Single Payer Activists Build Memorial on National Mall
By Russell Mokhiber
SinglePayerAction.org
September 21, 2009
Single payer activists have set up a memorial on the National Mall for the more than 44,000 Americans who die every year from lack of health insurance.
The memorial is being sponsored by Physicians for a National Health Program and Single Payer Action.
More than 3,000 American flags are planted on the mall at Constitution Avenue and 15th Street, NW, Washington, D.C.
The memorial is framed by a large, colorful banner that reads: “Every day, 120 Americans die from lack of health care. It doesn’t have to be this way. Single payer now. Everybody in. Nobody out.”
Tourists from Denmark, Israel and other foreign countries were stunned by the death toll.
“We don’t have this in Israel,” said one Israeli tourist. “Nobody dies from lack of health insurance. We have other problems.”
A Danish tourist said — “I’m from Denmark. We don’t have this problem there.”
“Each flag represents ten American deaths,” said Dr. Margaret Flowers of Physicians for a National Health Program. “Every day, we will plant 12 additional flags — representing the 120 Americans who died that day from lack of health insurance.
“We hope that this will make the deaths, which aren’t reported regularly in the papers, visible to the public and our legislators.”
“We feel a sense of urgency, because of the growing number of preventable deaths, to pass legislation that will be truly universal and control health care costs: a publicly financed national health system often referred to as ‘single payer’. We don’t see that happening currently in Congress,” Flowers said. “It is time to join the rest of the industrialized countries, to do what civilized societies do — take care of their people. We spend the most money on health care and have poor health results. Sooner or later, we will get single payer. We’re working to get it sooner — to save lives.”
A study published in the American Journal of Public Health last week found that more than 44,000 Americans die every year — 122 every day — due to lack of health insurance.
The 44,000 dead a year estimate is about two-and-a-half times higher than an estimate from the Institute of Medicine in 2002.
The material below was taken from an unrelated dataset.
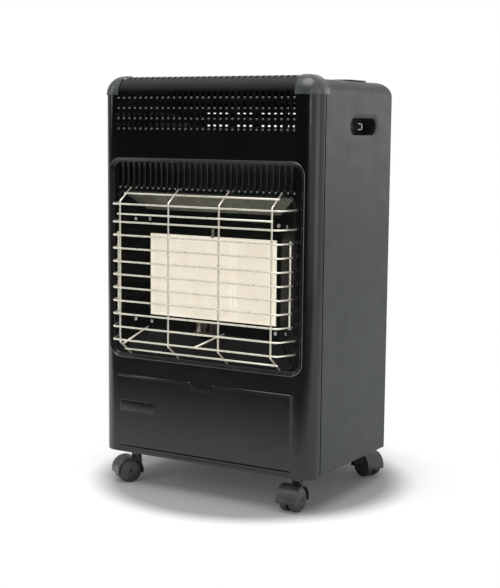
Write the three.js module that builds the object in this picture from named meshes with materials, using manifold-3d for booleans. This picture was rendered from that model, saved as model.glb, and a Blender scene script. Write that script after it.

The Harvard-based researchers found that uninsured, working-age Americans have a 40 percent higher risk of death than their privately insured counterparts, up from a 25 percent excess death rate found in 1993.
“In Canada and western Europe, the number of people who die every year from lack of health insurance is zero,” said Russell Mokhiber of Single Payer Action. “In the United States, it’s 44,000. That’s a disgrace. It doesn’t have to be this way.”
Even the most liberal health care reform bill being seriously considered by the Democrats in the House would leave 17 million people uninsured.
The bill proposed by Senator Max Baucus would leave 25 million uninsured.
That translates into about 25,000 deaths annually from lack of health insurance.
“Single payer saves lives,” Mokhiber said. “Let’s get it done.”
Mark Dudzic of the Labor Campaign for Single Payer said he’s volunteering at the memorial because “it’s important to bear witness to all of the lives that have been lost because we’re the only industrialized country that doesn’t have a humane health care system for its people.”
The memorial will be up all of this week — until 6 p.m. on Sunday, September 27, 2009.